— BEGIN Data provided —

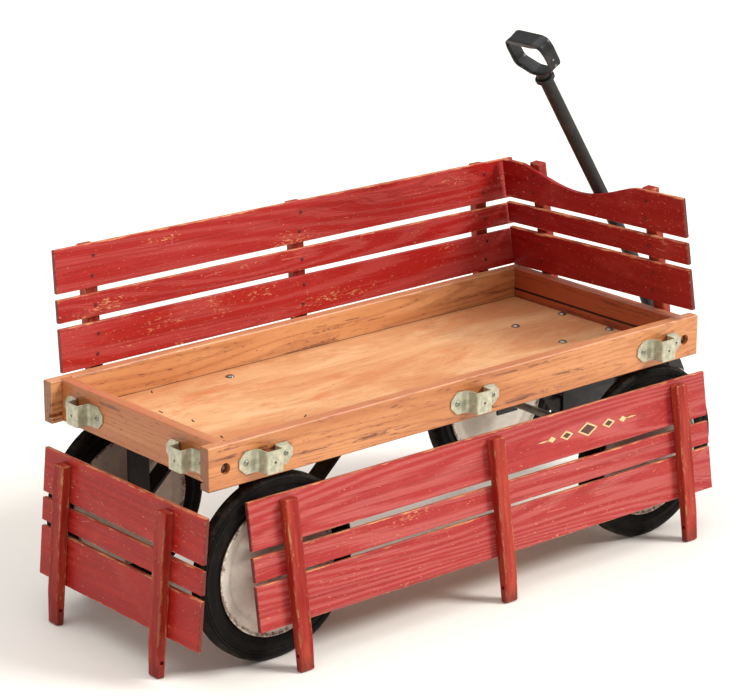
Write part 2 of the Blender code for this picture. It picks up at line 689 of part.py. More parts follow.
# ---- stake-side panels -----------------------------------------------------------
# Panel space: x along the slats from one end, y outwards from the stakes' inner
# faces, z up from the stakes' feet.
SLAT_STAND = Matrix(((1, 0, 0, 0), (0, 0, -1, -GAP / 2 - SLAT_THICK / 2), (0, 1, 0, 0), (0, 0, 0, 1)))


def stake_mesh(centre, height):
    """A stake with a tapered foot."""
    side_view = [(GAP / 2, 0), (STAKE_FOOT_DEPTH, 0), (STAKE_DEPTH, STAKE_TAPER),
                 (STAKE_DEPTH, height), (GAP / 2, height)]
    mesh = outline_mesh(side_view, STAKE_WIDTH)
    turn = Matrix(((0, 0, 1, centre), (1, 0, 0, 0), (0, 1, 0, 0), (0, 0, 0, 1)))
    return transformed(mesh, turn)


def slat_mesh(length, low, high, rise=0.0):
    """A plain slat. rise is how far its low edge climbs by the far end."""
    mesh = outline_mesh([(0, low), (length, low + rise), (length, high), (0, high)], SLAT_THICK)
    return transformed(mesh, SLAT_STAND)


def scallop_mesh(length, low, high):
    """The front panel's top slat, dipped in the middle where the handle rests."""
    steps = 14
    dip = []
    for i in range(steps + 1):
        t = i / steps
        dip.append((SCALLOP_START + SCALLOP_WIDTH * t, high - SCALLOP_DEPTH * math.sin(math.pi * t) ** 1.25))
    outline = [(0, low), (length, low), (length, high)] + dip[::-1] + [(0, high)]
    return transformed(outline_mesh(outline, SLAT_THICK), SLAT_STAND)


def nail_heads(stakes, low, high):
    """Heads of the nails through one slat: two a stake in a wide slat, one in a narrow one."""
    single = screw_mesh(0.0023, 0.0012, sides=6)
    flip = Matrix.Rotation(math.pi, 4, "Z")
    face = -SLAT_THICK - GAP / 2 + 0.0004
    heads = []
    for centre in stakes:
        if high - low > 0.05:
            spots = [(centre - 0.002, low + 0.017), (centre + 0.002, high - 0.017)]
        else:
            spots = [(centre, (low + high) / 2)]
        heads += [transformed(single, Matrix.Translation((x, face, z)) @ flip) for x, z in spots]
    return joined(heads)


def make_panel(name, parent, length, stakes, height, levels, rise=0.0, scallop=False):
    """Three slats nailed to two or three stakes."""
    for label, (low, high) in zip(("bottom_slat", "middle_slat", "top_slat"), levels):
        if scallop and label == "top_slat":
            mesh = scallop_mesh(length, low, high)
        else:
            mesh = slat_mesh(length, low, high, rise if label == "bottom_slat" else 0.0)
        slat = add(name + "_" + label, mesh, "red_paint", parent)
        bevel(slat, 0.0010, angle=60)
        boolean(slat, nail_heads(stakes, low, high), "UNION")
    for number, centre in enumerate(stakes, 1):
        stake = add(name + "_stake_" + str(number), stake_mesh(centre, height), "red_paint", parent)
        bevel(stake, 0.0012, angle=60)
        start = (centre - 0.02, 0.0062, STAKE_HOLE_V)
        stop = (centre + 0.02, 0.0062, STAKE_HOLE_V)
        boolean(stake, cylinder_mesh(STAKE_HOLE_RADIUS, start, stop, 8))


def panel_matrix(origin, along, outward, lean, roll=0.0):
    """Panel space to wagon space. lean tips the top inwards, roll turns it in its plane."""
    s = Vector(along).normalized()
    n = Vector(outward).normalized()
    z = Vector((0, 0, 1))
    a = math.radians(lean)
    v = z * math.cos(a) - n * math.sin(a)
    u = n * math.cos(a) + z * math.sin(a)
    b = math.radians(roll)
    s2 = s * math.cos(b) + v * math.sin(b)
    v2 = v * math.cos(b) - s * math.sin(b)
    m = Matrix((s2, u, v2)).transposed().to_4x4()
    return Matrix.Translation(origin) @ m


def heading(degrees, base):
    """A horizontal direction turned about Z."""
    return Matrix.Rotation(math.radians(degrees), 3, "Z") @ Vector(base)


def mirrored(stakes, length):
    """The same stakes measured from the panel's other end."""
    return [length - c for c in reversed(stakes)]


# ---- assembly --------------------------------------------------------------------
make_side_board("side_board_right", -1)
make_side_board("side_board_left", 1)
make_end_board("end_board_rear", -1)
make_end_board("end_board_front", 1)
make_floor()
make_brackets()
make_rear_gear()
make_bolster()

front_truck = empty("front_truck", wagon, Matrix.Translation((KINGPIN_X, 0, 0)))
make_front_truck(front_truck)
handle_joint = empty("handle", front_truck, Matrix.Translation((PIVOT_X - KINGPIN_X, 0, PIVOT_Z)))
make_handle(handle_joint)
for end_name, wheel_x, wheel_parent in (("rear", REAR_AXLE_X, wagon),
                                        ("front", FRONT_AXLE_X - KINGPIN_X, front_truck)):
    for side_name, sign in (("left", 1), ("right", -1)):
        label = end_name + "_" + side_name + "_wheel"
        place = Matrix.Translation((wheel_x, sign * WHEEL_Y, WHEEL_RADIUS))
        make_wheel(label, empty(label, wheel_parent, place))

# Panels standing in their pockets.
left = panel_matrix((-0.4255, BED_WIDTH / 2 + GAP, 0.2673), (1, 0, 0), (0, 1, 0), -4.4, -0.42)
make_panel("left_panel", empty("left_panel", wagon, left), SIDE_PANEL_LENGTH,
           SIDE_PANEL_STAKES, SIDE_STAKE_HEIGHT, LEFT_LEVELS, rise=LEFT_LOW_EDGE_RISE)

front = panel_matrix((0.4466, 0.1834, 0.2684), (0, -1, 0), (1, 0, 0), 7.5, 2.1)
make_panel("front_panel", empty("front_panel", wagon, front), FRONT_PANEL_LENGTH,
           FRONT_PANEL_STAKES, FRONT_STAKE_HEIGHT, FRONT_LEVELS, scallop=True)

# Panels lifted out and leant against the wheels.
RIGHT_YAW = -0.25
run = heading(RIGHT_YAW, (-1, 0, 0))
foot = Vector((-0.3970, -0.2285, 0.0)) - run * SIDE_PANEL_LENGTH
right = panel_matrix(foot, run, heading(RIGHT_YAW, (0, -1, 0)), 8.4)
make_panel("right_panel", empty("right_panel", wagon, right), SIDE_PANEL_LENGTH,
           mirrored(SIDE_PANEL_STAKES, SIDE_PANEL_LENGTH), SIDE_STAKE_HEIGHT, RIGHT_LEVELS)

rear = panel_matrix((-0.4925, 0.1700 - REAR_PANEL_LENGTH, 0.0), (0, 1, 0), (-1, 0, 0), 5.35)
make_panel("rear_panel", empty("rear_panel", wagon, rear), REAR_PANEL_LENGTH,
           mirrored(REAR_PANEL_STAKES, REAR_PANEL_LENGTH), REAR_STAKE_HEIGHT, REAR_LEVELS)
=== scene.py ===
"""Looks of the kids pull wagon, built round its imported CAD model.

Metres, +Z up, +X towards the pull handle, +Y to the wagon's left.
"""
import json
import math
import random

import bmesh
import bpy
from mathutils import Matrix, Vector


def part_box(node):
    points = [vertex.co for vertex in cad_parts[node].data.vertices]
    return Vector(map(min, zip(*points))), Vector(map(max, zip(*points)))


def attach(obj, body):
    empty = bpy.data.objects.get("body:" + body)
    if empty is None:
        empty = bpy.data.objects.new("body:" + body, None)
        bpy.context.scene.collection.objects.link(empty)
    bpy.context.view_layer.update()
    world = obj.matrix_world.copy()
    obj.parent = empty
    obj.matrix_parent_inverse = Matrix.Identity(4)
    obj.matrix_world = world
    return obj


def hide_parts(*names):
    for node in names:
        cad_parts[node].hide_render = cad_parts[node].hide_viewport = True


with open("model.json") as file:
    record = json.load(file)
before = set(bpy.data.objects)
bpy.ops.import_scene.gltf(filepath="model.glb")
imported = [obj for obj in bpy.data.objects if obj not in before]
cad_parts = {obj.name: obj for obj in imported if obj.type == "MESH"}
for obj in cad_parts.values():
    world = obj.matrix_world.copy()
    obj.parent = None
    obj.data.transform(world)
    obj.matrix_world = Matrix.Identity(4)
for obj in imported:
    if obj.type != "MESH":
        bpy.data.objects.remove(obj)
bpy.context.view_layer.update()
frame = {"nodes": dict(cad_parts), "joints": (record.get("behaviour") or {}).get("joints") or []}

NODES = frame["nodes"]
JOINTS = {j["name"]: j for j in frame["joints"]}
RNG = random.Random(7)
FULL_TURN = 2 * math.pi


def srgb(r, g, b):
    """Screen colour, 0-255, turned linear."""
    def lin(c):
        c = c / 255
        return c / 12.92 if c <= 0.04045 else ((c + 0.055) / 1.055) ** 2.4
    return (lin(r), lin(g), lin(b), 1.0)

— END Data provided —

Stated exercise ::
Look above for the line that contains "rear = panel_matrix((-0.4925, 0.1700". Starting there, transcribe every line exactly until you have copied the line that contains "points = [vertex.co".

Full response ::
rear = panel_matrix((-0.4925, 0.1700 - REAR_PANEL_LENGTH, 0.0), (0, 1, 0), (-1, 0, 0), 5.35)
make_panel("rear_panel", empty("rear_panel", wagon, rear), REAR_PANEL_LENGTH,
           mirrored(REAR_PANEL_STAKES, REAR_PANEL_LENGTH), REAR_STAKE_HEIGHT, REAR_LEVELS)
=== scene.py ===
"""Looks of the kids pull wagon, built round its imported CAD model.

Metres, +Z up, +X towards the pull handle, +Y to the wagon's left.
"""
import json
import math
import random

import bmesh
import bpy
from mathutils import Matrix, Vector


def part_box(node):
    points = [vertex.co for vertex in cad_parts[node].data.vertices]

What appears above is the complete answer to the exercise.